Grupa American Heart of Poland powstała w roku 2000. Założyli ją wybitni lekarze kardiolodzy. Ma szpitale i oddziały kardiologiczne w ponad 30 miejscowościach w Polsce. Jednym z nich jest Ośrodek Kardiologii Inwazyjnej, prowadzony przez spółkę Nafis w Wojewódzkim Szpitalu Zespolonym. Działa on od 2007 roku. Wynajmuje pomieszczenia od szpitala. Umowa najmu kończy się jednak w listopadzie, a dyrekcja WSZ nie zgodziła się na jej przedłużenie. Nafis już od dawna informował szpital, że chce rozwijać swoją działalność i poszerzać ofertę leczenia.

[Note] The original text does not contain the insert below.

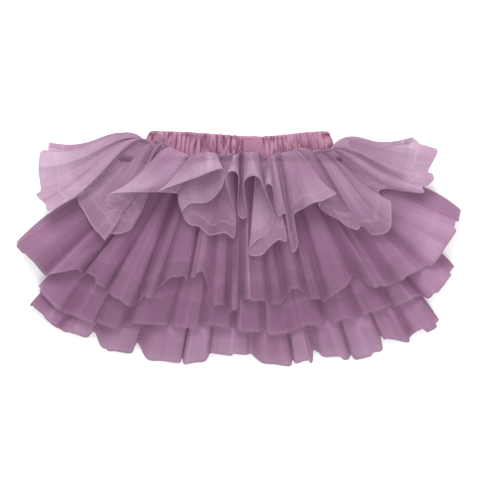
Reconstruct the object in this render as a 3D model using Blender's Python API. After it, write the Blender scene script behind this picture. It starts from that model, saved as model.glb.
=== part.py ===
"""A small child's tutu skirt, laid flat on its back.

A gathered cotton waistband lies at the +Y end. Four tiers of tulle are gathered on to its
lower edge, the shortest outermost, and fan out towards -Y. +Z is up, away from the surface
that the skirt lies on, and the origin is under the middle of the whole skirt.
Each tier is one closed ring of cloth: its front lies on top and its back underneath.
"""
import math
from bisect import bisect_right
from collections import namedtuple

import bmesh
import bpy

# Sizes are in millimetres and are turned into metres when a mesh is made
MM = 0.001

# Place of the waist seam's centre, measured from the middle of the whole skirt
SEAM_X = 0.0
SEAM_Y = 88.13

# Waist seam: a flattened ring with a straight run and two round ends
SEAM_HALF_RUN = 90.0
SEAM_MID_Z = 6.05
SEAM_EDGE = 95.0
SEAM_GAP = 0.3

# Tulle tiers
WALL = 1.0
RING_PITCH = WALL + SEAM_GAP
OUTER_RING_RADIUS = 6.05
BACK_COLUMNS_PER_WAVE = 2
BACK_HEM_WAVE = 1.5

# How high a crest's two ends are beside its middle
CREST_ENDS = 0.85
# The side folds lie half way between the front and the back
SIDE_DROP = 0.5
# Places round each end of the seam's ring: degrees from the front, and how far the hem
# there has come from the side fold towards its neighbour
Corner = namedtuple("Corner", "turn blend")
CORNERS = (Corner(45, 0.3), Corner(0, 0.6))
FRONT_TURN = 0
SIDE_TURN = 90
BACK_TURN = 180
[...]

W roku 2008 marszałek województwa sprzedał działkę w sąsiedztwie szpitala w Lesznie. Lokalny przedsiębiorca zapłacił za nią 650.000 zł. Trzy lata później sprzedał ją spółce Nafis za 2,5 mln zł. I właśnie na tym terenie powstaje teraz Centrum Kardiologii i Rehabilitacji, czyli mały prywatny szpital kardiologiczny.

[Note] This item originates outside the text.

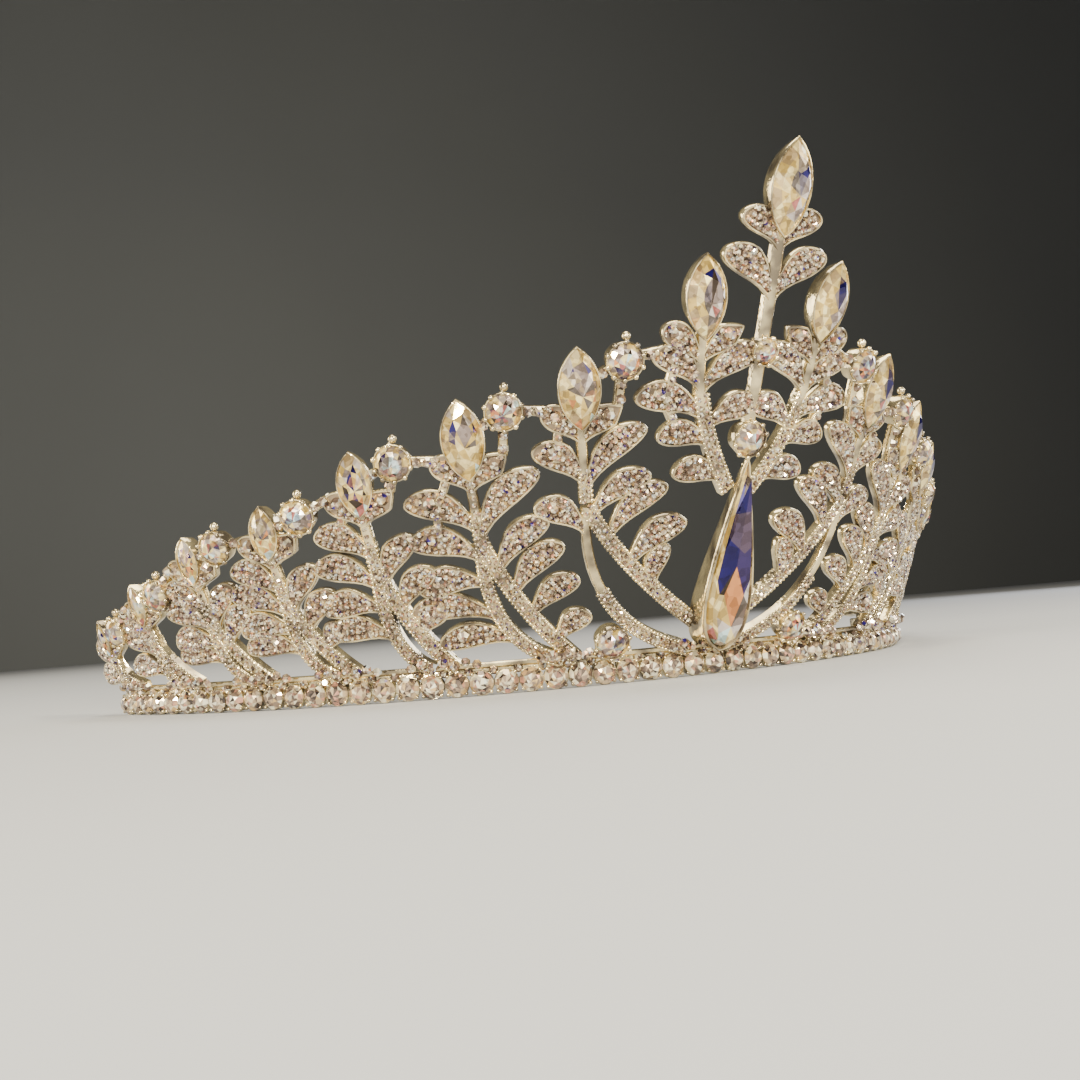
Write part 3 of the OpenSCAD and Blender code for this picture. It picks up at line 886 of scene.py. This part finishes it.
def stone_facets(n, table, hubs):
    """Corners and zone of each facet, for a girdle with n corners."""
    m = n // 2
    back = n + 2 * m
    first_hub = back + 1

    def nearest(i):
        x, y, z = table[i]
        away = [abs(hub[0] - x) * 0.5 + abs(hub[1] - y) for hub in hubs]
        return first_hub + away.index(min(away))

    facets = []
    for i in range(m):
        j = (i + 1) % m
        here, there = nearest(i), nearest(j)
        facets += [
            ([2 * i, 2 * i + 1, n + i], "rim"),
            ([2 * i + 1, (2 * i + 2) % n, n + j, n + i], "rim"),
            ([n + i, n + m + j, n + m + i], "in"),
            ([n + i, n + j, n + m + j], "in"),
            ([n + m + i, n + m + j, here], "table"),
        ]
        if here != there:
            facets.append(([n + m + j, there, here], "table"))
    for i in range(1, len(hubs) - 1):
        facets.append(([first_hub, first_hub + i, first_hub + i + 1], "heart"))
    for i in range(n):
        facets.append(([(i + 1) % n, i, back], "rim"))
    return facets


def cut_stone(shell, place, cut, colours):
    """A stone with a girdle, two rows of facets and a table split at hubs; every facet gets a
    painted reflection colour, and the table's stand for the facets under it.
    """
    outline = cut.outline
    crown = cut.width * CROWN_SHARE
    (middle_x, middle_y), (table_x, table_y) = cut.rows
    middle = []
    table = []
    for i in range(0, len(outline), 2):
        x, y = halfway(outline[i], outline[i + 1])
        middle.append((x * middle_x + cut.shift / 2, y * middle_y, crown * MIDDLE_UP))
        x, y = halfway(outline[i], outline[i - 1])
        table.append((x * table_x + cut.shift, y * table_y, crown))
    reach = max(y for x, y in outline)
    hubs = cut.hubs or [(HUB_X * cut.width + cut.shift, HUB_Y * reach)]
    points = [(x, y, 0) for x, y in outline] + middle + table + [(0, 0, -cut.depth)]
    points += [(x, y, crown * HUB_UP) for x, y in hubs]
    facets = stone_facets(len(outline), table, hubs)
    painted_flash = []
    for corners, zone in facets:
        x = sum(points[i][0] for i in corners) / len(corners)
        y = sum(points[i][1] for i in corners) / len(corners)
        # Each facet's painted reflection, picked by its zone and place
        painted_flash.append(rng.uniform(*rng.choice(colours(zone, x, y))))
    faces = [corners for corners, zone in facets]
    shell.add([place @ Vector(p) for p in points], faces, painted_flash)


# The large stones by name, with {} for the side of those that both sides have. Right and left
# are the painted reflection colours on each side
Stone = namedtuple("Stone", "place cut finish right left")
large_stones = {}
# The girdle's height above the setting's middle, and the depth from there to the stone's back
CUP_FLOOR = 0.6
GIRDLE = SETTING_TOP - 0.2
DEPTH = GIRDLE - (CUP_FLOOR - SETTING_TOP) - 2 * STONE_GAP
LIFT = Matrix.Translation((0, 0, GIRDLE))
# A marquise reaches over the inner edge of its setting, and its table lies off the middle
STONE_OVER, TABLE_SHIFT = 0.66, 0.09
# Round stones: the setting's size over the stone's, the girdle's under it, and the prongs
ROUND_OVER, ROUND_UNDER = 0.5, 0.1
PRONG_OUT, PRONG_D = 0.12, 0.9


def cut_large(stone, way):
    """The stone for the right side where way is 1, and for the left where it is -1."""
    shell = Shell()
    cut = stone.cut._replace(shift=stone.cut.shift * way)
    colours = stone.right if way > 0 else stone.left
    cut_stone(shell, stone.place, cut, lambda zone, x, y: colours(zone, x * way, y))
    return shell if way > 0 else shell.mirrored()


def marquise(metal, name, a, b, width, length, on_left=whole_colours):
    """A marquise stone in its setting, with the foot of the setting at a and its tip at b."""
    p, q = at(a), at(b)
    place = frame_between(p, q, facing(mix(a, b, 0.5)))
    place.translation = (p + q) / 2
    metal.setting(place, lens(width + 2 * WALL, length + 2 * WALL))
    outline = lens(width + STONE_OVER, length + STONE_OVER, 24)
    cut = Cut(outline, width, DEPTH, shift=TABLE_SHIFT * width)
    sides = [marquise_colours(length, pattern) for pattern in (whole_colours, on_left)]
    large_stones[name] = Stone(place @ LIFT, cut, LARGE_CRYSTAL, *sides)


def round_stone(metal, name, middle, scale=1.0, prongs=10):
    """A round stone in its setting, held by beads."""
    place = frame_between(at(middle), at((middle[0], middle[1] + 1)), facing(middle))
    d = ROUND_D * scale
    metal.setting(place, ring(d + ROUND_OVER))
    cut = Cut(ring(d - ROUND_UNDER), d, DEPTH)
    large_stones[name] = Stone(place @ LIFT, cut, ROUND_CRYSTAL, round_colours, round_colours)
    metal.prongs(place, d / 2 + PRONG_OUT, SETTING_TOP, prongs, PRONG_D)


# The right half of the crown, which the left one mirrors
half = Metalwork()
# How many of each plume's outer leaves are tied to the one above, and where on the leaves
TIED = [3, 1, 2, 1, 1, 1, 1, 1]
TIE_AT = 0.62
STRUT_W = 1.5
# Rows of stones on the bare stems, the ties and the links: pitch, height and size
BARE_ROW = (1.15, 0.66, 1.0)
TIE_ROW = (1.3, LEAF_TOP, 1.25)
LINK_ROW = (1.6, 0.8, 1.75)
# The knob above a round stone
KNOB_IN, KNOB_UP, KNOB_D = 0.3, 0.75, 1.5


def stems(k):
    """Plume k's main stem, smooth above and paved below, and the two that it forks into."""
    top = mix(foot(k), tip(k), 0.12)
    if k == 1:
        half.smooth([top] + span(1, MAIN, 0.02, 0.42), 1.7, 2.1)
        half.paved(span(1, MAIN, 0.34, 1), 2.2, 2.8)
        return
    upper = [top] + span(k, MAIN, 0.02, 0.55, 6)
    half.smooth(upper, 1.6, 1.8)
    lower = span(k, MAIN, 0.5, 0.94, 6)
    if k == 2:
        half.paved(lower, 2.0, 2.1)
        half.smooth(span(k, OUTER, 0, 0.42, 6), 1.6, 1.7)
        half.paved(span(k, OUTER, 0.4, 1), 1.8, 2.6)
    else:
        half.stone_row(upper, *BARE_ROW)
        half.paved(lower + span(k, OUTER, 0.02, 1), 2.0, 2.4)
    half.paved(span(k, INNER, 0, 1), 2.3, 2.6)


def tie(a, b):
    """A short strut with a row of stones from one leaf, given by its ends, to another."""
    path = straight_path(mix(*a, TIE_AT), mix(*b, TIE_AT))
    half.smooth(path, STRUT_W, STRUT_W)
    half.stone_row(path, *TIE_ROW)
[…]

Budowa ruszyła, ale z prowadzeniem robót są problemy, bo WSZ nie chce użyczyć spółce dostępu do wody. Prof. Buszman zapowiada, że jeśli to się nie zmieni, spółka znajdzie możliwości techniczne, aby korzystać z mediów, bo chce dokończyć budowę i otworzyć swoją lecznicę. Podczas spotkania z radnymi prosił samorządowców o mediację z dyrektorem WSZ.

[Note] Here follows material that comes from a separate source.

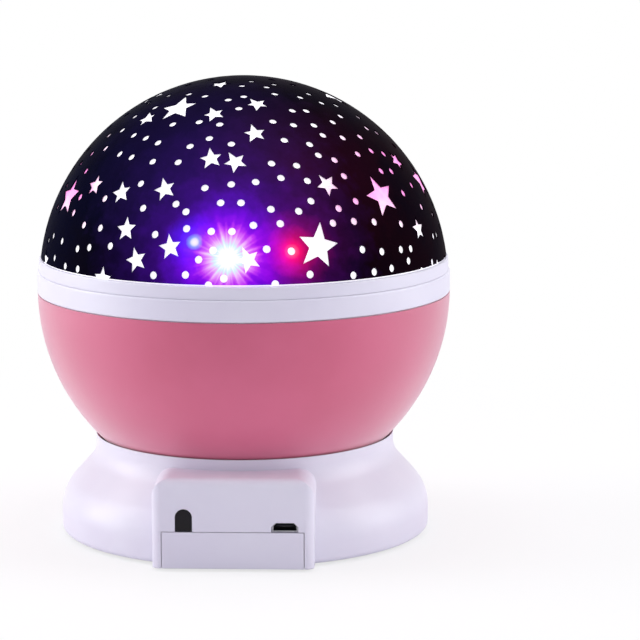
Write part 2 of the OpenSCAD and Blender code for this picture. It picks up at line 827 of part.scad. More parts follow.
module thrust_washer() {
    color("#eeeade") translate([0, 0, bearing_top]) ring(bearing_r, hub_r + 0.3, washer_t);
}

module hub_screw_places() {
    for (a = [90:120:330]) rotate(a) translate([hub_screw_r, 0, 0]) children();
}

module turntable_hub() {
    color("#eceaf2") difference() {
        union() {
            translate([0, 0, gear_top]) cylinder(r = hub_r, h = floor_z + globe_wall - gear_top);
            keyed_tube(key_r, key_flat, hub_z, gear_top - hub_z + eps);
            translate([0, 0, flange_z]) cylinder(r = flange_r, h = flange_t);
            hub_screw_places() translate([0, 0, flange_z - seat_pad]) cylinder(r = 2.5, h = seat_pad + eps);
        }
        translate([0, 0, hub_z - eps]) cylinder(r = bore_r, h = floor_z);
        translate([0, 0, clip_z - 0.05]) ring(key_r + eps, key_flat - 0.3, clip_t + 0.1);
        hub_screw_places() translate([0, 0, flange_z - seat_pad - eps])
            cylinder(r = small_shank + thread_gap, h = flange_t + seat_pad + 2 * eps);
    }
}

// Round bar with two flats, which keys the gear to the turntable's tube.
module keyed_tube(r, flat, z, h) {
    translate([0, 0, z]) intersection() {
        cylinder(r = r, h = h);
        translate([-flat, -r - eps, 0]) cube([2 * flat, 2 * (r + eps), h]);
    }
}

module hub_screws() {
    color(steel) hub_screw_places() translate([0, 0, floor_z + globe_wall])
        screw(2, 1.2, small_shank, globe_wall + flange_t + 0.9);
}

module drive_gear() {
    color("#f2efe2") difference() {
        translate([0, 0, gear_z]) rotate(motor_angle) linear_extrude(gear_h) polygon(gear_points(gear_teeth));
        keyed_tube(key_r + seat_gap, key_flat + seat_gap, gear_z - eps, gear_h + 2 * eps);
        for (a = [0:60:300]) rotate(a)
            translate([(key_r + pitch_r) / 2, 0, gear_z - eps]) cylinder(r = 2.9, h = gear_h + 2 * eps);
    }
}

module hub_clip() {
    color(steel) translate([0, 0, clip_z]) difference() {
        ring(key_r + 1.6, key_flat - 0.25, clip_t);
        translate([0, -3.5, -eps]) cube([key_r + 3, 7, clip_t + 2 * eps]);
    }
}

// ---- globe ----

module globe_bowl() {
    color(pink) difference() {
        rotate_extrude() {
            intersection() {
                difference() {
                    translate([0, globe_z]) circle(bowl_r);
                    translate([0, globe_z]) circle(bowl_r - globe_wall);
                }
                translate([0, floor_z]) square([2 * bowl_r, collar_z - floor_z]);
            }
            intersection() {
                translate([0, globe_z]) circle(bowl_r - globe_wall / 2);
                translate([0, floor_z]) square([bowl_r, globe_wall]);
            }
        }
        translate([0, 0, floor_z - eps]) cylinder(r = hub_r + fit_gap, h = globe_wall + 2 * eps);
        hub_screw_places() translate([0, 0, floor_z - eps]) cylinder(r = 1.3, h = globe_wall + 2 * eps);
    }
}

module globe_collar() {
    edge = 0.6;
    groove = 0.35;
    spigot_r = sqrt(pow(bowl_r - globe_wall, 2) - pow(spigot_h + collar_drop, 2)) - fit_gap;
    color(white) difference() {
        rotate_extrude() {
            translate([collar_r - globe_wall, collar_z + groove])
                square([globe_wall, collar_h - edge - groove]);
            translate([collar_r - globe_wall, collar_z]) square([globe_wall - edge, collar_h]);
            translate([collar_r - edge, bezel_z - edge]) circle_quarter(edge);
            translate([shelf_r, collar_z]) square([collar_r - shelf_r - edge, shelf_t]);
            translate([spigot_r - globe_wall, collar_z - spigot_h])
                square([globe_wall, spigot_h + shelf_t]);
        }
        deck_screw_places() translate([0, 0, collar_z - eps])
            cylinder(r = small_shank + thread_gap, h = shelf_t + 2 * eps);
    }
}

module deck_screw_places() {
    for (a = [30:120:270]) rotate(a) translate([deck_screw_r, 0, 0]) children();
}

// White reflector that closes the bowl under the lamp board.
module light_deck() {
    color("#f7f6fb") difference() {
        translate([0, 0, collar_z + shelf_t]) ring(deck_r, post_r + socket_wall + 2, deck_t);
        deck_screw_places() translate([0, 0, collar_z]) cylinder(r = 1.2, h = 4);
    }
}

module deck_screws() {
    color(steel) deck_screw_places() translate([0, 0, collar_z + shelf_t + deck_t])
        screw(1.9, 1.1, small_shank, deck_t + shelf_t + 1);
}

// ---- star cover ----

module dome_bezel() {
    edge = 0.4;
    foot = bezel_z + seat_gap;
    seat_r = dome_spigot_r + fit_gap;
    skirt_in = skirt_r - skirt_t;
    color(white) rotate_extrude() {
        translate([seat_r, foot]) square([bezel_r - edge - seat_r, rim_z - foot]);
        translate([seat_r, foot]) square([bezel_r - seat_r, rim_z - edge - foot]);
        translate([bezel_r - edge, rim_z - edge]) circle_quarter(edge);
        translate([skirt_in, foot]) square([bezel_r - skirt_in, rim_z - dome_spigot_h - foot - fit_gap]);
        translate([skirt_in, bezel_z - skirt_h]) square([skirt_t, skirt_h + 2 * seat_gap]);
    }
}

module dome_shell() {
    color("#d9d4ec") rotate_extrude() {
        intersection() {
            difference() {
                translate([0, dome_z]) circle(shell_r);
                translate([0, dome_z]) circle(shell_r - dome_wall);
            }
            translate([0, rim_z + seat_gap]) square(shell_r);
        }
        translate([dome_spigot_r - dome_wall, rim_z - dome_spigot_h])
            square([dome_wall, dome_spigot_h + 0.4]);
    }
}

// Stars on half of the dome: [turn from the box, height angle, turn of the star].
large_stars = [[-66, 27, 8], [-37, 62, 20], [25, 17, -12], [52, 29, 10], [85, 30, -6], [92, 64, 0]];
small_stars = [
    [-71, 8, 0], [-52, 32, 12], [-38, 7, 0], [-38, 31, 20], [-32, 21, 8], [-51, 56, 40],
    [-27, 13, 20], [-22, 33, 25], [-17, 17, 12], [-12, 60, 30], [-8, 43, 14], [1, 42, 30],
    [9, 52, 10], [13, 65, 25], [5, 14, 24], [32, 34, 28], [65, 18, 0], [73, 38, 20],
    [-28, 78, 0]
];

function unit(turn, rise) = [cos(rise) * sin(turn), -cos(rise) * cos(turn), sin(rise)];

// All stars of one size, the half pattern and its copy on the other side.
function both_halves(list) = [for (s = list, half = [0, 180]) [s[0] + half, s[1], s[2] + half / 9]];

// Rows of dots from the rim to the top, each dot shaken off its place.
dot_rise = dot_pitch / dome_r * 180 / PI;
dot_rows = floor(84 / dot_rise);
row_limit = 64;            // no row holds more dots than this
dot_shake = rands(-0.27, 0.27, 2 * dot_rows * row_limit, 11);
dot_list = [for (row = [0:dot_rows - 1])
    let (rise = 8.5 + row * dot_rise, count = max(3, round(360 * cos(rise) / dot_rise)))
    for (i = [0:count - 1])
        let (k = 2 * (row * row_limit + i))
        [(i + row / 2 + dot_shake[k]) * 360 / count, rise + dot_shake[k + 1] * dot_rise]];

// Dots that keep clear of every star.
function clear_of(dot, stars, reach) =
    let (limit = cos((reach + dot_d / 2 + 0.5) / dome_r * 180 / PI), u = unit(dot[0], dot[1]))
    len([for (s = stars) if (unit(s[0], s[1]) * u > limit) 1]) == 0;
dots = [for (d = dot_list)
    if (clear_of(d, both_halves(large_stars), star_large_r * 0.85)
        && clear_of(d, both_halves(small_stars), star_small_r * 0.85)) d];

// A five pointed star whose arms differ a little.
function star_points(r) =
    [for (i = [0:9])
        let (arm = [1, 0.86, 0.94, 0.9, 0.84][i / 2], a = 90 + i * 36)
        (i % 2 == 0 ? r * arm : r * 0.4) * [cos(a), sin(a)]];

// Stands a cutter on the dome, its top towards the pole.
module on_dome(place) {
    depth = 1.4;
    translate([0, 0, dome_z]) rotate([0, 0, place[0]]) rotate([90 - place[1], 0, 0])
        translate([0, 0, dome_r - depth]) linear_extrude(2 * depth) children();
}

module star_film() {
    color(dark) difference() {
        rotate_extrude() intersection() {
            difference() {
                translate([0, dome_z]) circle(dome_r);
                translate([0, dome_z]) circle(shell_r + 0.01);
            }
            translate([0, rim_z + film_rise]) square(dome_r);
        }
        for (s = both_halves(large_stars)) on_dome(s) rotate(s[2]) polygon(star_points(star_large_r));
        for (s = both_halves(small_stars)) on_dome(s) rotate(s[2]) polygon(star_points(star_small_r));
        for (d = dots) on_dome(d) circle(dot_d / 2, $fn = 24);
    }
}

base_shell();
base_plate();
base_screws();
rubber_feet();
main_board();
board_screws();
usb_socket();
ir_window();
ir_receiver();
button_board();
tact_switches();
button_left();
button_middle();
button_right();
battery_cells();
battery_contacts();
battery_door();
battery_door_screw();
speaker_frame();
speaker_cone();
speaker_magnet();
gear_motor();
motor_screws();
motor_shaft();
motor_pinion();
lamp_post();
board_seat();
lamp_board();
lamp_board_screws();
lamp_white();
lamp_red();
lamp_green();
lamp_blue();
thrust_washer();
turntable_hub();
hub_screws();
drive_gear();
hub_clip();
globe_bowl();
globe_collar();
light_deck();
deck_screws();
dome_bezel();
dome_shell();
star_film();
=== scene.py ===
import math

import bpy
from mathutils import Matrix, Vector


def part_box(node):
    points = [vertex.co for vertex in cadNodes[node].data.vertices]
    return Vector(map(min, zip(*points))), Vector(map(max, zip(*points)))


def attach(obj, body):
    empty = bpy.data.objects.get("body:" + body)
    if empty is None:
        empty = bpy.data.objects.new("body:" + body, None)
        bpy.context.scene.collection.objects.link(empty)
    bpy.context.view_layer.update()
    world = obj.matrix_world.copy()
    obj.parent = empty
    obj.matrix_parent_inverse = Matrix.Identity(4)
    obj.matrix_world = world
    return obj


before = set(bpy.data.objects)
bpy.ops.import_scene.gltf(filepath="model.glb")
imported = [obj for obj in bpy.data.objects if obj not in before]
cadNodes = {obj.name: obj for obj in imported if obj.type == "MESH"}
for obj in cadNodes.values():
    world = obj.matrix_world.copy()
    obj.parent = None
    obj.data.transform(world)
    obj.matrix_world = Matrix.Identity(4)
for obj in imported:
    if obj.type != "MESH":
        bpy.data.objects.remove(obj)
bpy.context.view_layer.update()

mm = 0.001


def linearColour(hexCode):
    # sRGB hex to the linear colour that a shader socket takes
    channels = [int(hexCode[i : i + 2], 16) / 255 for i in (1, 3, 5)]
    return [c / 12.92 if c <= 0.04045 else ((c + 0.055) / 1.055) ** 2.4 for c in channels] + [1.0]


def addNode(tree, kind, inputs=(), stops=(), **settings):
    # One new node: its own settings, its ramp stops, then its inputs, by name or in their order.
    # An input is a plain value, a hex colour, a socket, or a node whose first live output is linked.
    node = tree.nodes.new(kind)
    for name, value in settings.items():
        setattr(node, name, value)
    if stops:
        elements = node.color_ramp.elements
        while len(elements) < len(stops):
            elements.new(0.5)
        for element, (position, colour) in zip(elements, stops):
            element.position = position
            element.color = linearColour(colour)
    live = [socket for socket in node.inputs if socket.enabled]
    given = inputs.items() if isinstance(inputs, dict) else enumerate(inputs)
    for key, value in given:
        socket = node.inputs[key] if isinstance(key, str) else live[key]
        if isinstance(value, bpy.types.Node):
            value = next(output for output in value.outputs if output.enabled)
        if isinstance(value, bpy.types.NodeSocket):
            tree.links.new(value, socket)
        else:
            socket.default_value = linearColour(value) if isinstance(value, str) else value
    return node


def makeMaterial(name, finish, look):
    # the finish makes the shader from the place on the piece and from the look's settings
    material = bpy.data.materials.new(name)
    material.use_nodes = True
    tree = material.node_tree
    tree.nodes.clear()
    place = addNode(tree, "ShaderNodeTexCoord").outputs["Object"]
    addNode(tree, "ShaderNodeOutputMaterial", {"Surface": finish(tree, place, look)})
    return material


# stands where the photograph was taken from; it turns a little off the axis and looks slightly down
cameraSet = {
    "distance": 0.900,
    "height": 0.2180,
    "azimuth": 3.84,
    "heading": 2.375,
    "pitch": 9.712,
    "roll": -0.13,
    "lens": 168.79,
    "sensor": 36,
    "clip": (0.05, 50),
}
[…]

Szpital Nafisu będzie się zajmował leczeniem chorób kardiologicznych, rehabilitacją kardiologiczną, chirurgią naczyń, chce leczyć chorych po udarach. Około 95 proc. usług będzie opłaconych przez NFZ, Ministerstwo Zdrowia i ZUS. Będzie też możliwość leczenia prywatnego.
– Nasza inwestycja jest niezbędna dla lokalnej społeczności. Potrzeby w zakresie usług sercowo-naczyniowych są coraz większe – przekonywał prof. Buszman. Zapewniał, że szpital chce współpracować z Wojewódzkim Szpitalem Zespolonym, że może wykonywać dla niego usługi.
Budowa szpitala będzie kosztować ponad 30 mln zł.